Work out how many lines in the listing below include the word "bodies"; answer with the number alone.

═══

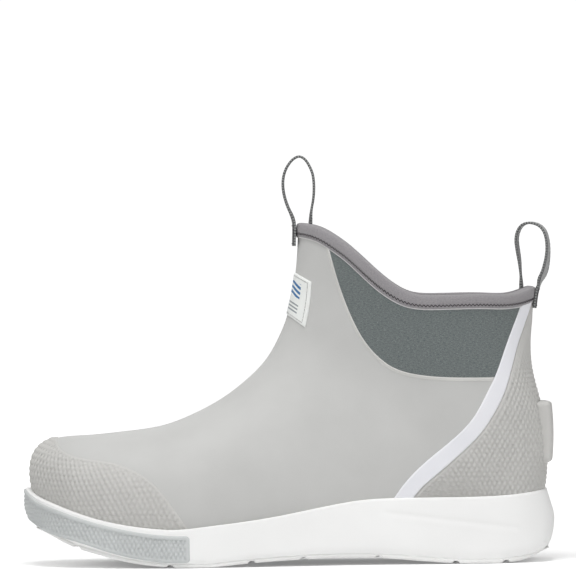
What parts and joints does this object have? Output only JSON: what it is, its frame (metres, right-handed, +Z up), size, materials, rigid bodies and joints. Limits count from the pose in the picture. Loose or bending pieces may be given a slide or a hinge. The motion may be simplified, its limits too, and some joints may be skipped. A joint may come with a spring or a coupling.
{
  "type": "ankle deck boot",
  "caption": "Slip-on ankle deck boot for a left foot: pale rubber upper, stretch side gores, scaled toe and heel caps, white foam sole and a pull loop at each end of the collar.",
  "frame": {"origin": "on the floor, under the middle of the boot's length and width", "axes": "+X towards the toe, +Y towards the outer side of the left foot, +Z up"},
  "size_m": [0.3, 0.1042, 0.228],
  "materials": {
    "pale_rubber": "matt pale warm grey rubber with a fine dry grain",
    "cap_rubber": "matt light grey rubber moulded in small scales",
    "bumper_rubber": "matt cool grey rubber with upright diamonds",
    "foam": "matt white moulded foam",
    "outsole_rubber": "matt white rubber",
    "stretch_cloth": "heathered green-grey stretch cloth",
    "lining_cloth": "grey knitted lining",
    "tape": "mauve-grey woven tape",
    "webbing": "grey woven webbing with darker edges",
    "thread": "dark grey thread",
    "stripe_rubber": "smooth white rubber",
    "label_rubber": "white patch with a plain blue and grey pattern",
    "board_fibre": "tan fibre board",
    "steel": "sprung steel",
    "stiff_sheet": "stiffened sheet"
  },
  "bodies": {
    "boot": {"outsole": "outsole_rubber", "midsole": "foam", "toe_bumper": "bumper_rubber", "shank": "steel", "upper_shell": "pale_rubber", "gore_left": "stretch_cloth", "gore_right": "stretch_cloth", "toe_puff": "stiff_sheet", "heel_counter": "stiff_sheet", "lining": "lining_cloth", "insole_board": "board_fibre", "toe_cap": "cap_rubber", "heel_cap": "cap_rubber", "heel_kick_tab": "cap_rubber", "side_stripe_left": "stripe_rubber", "side_stripe_right": "stripe_rubber", "front_label": "label_rubber", "collar_binding": "tape", "collar_stitching_left": "thread", "collar_stitching_right": "thread", "front_loop_outer_tab": "webbing", "front_loop_inner_tab": "webbing", "rear_loop_outer_tab": "webbing", "rear_loop_inner_tab": "webbing"},
    "loose_footbed": {"footbed": "foam", "footbed_cover": "lining_cloth"},
    "front_loop": {"front_pull_loop": "webbing"},
    "rear_loop": {"rear_pull_loop": "webbing"}
  },
  "joints": [
    {"name": "front_loop_fold", "type": "hinge", "parent": "boot", "child": "front_loop", "pos_m": [-0.00809, 0, 0.199], "axis": [0, 1, 0], "range_deg": [-75, 75], "stiffness_Nm_per_rad": 0.004},
    {"name": "rear_loop_fold", "type": "hinge", "parent": "boot", "child": "rear_loop", "pos_m": [-0.13614, 0, 0.1636], "axis": [0, 1, 0], "range_deg": [-75, 75], "stiffness_Nm_per_rad": 0.004},
    {"name": "footbed_lift", "type": "hinge", "parent": "boot", "child": "loose_footbed", "pos_m": [0.14, 0, 0.0505], "axis": [0, 1, 0], "range_deg": [0, 5]}
  ]
}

═══

→ ANSWER TO THE EXERCISE: 2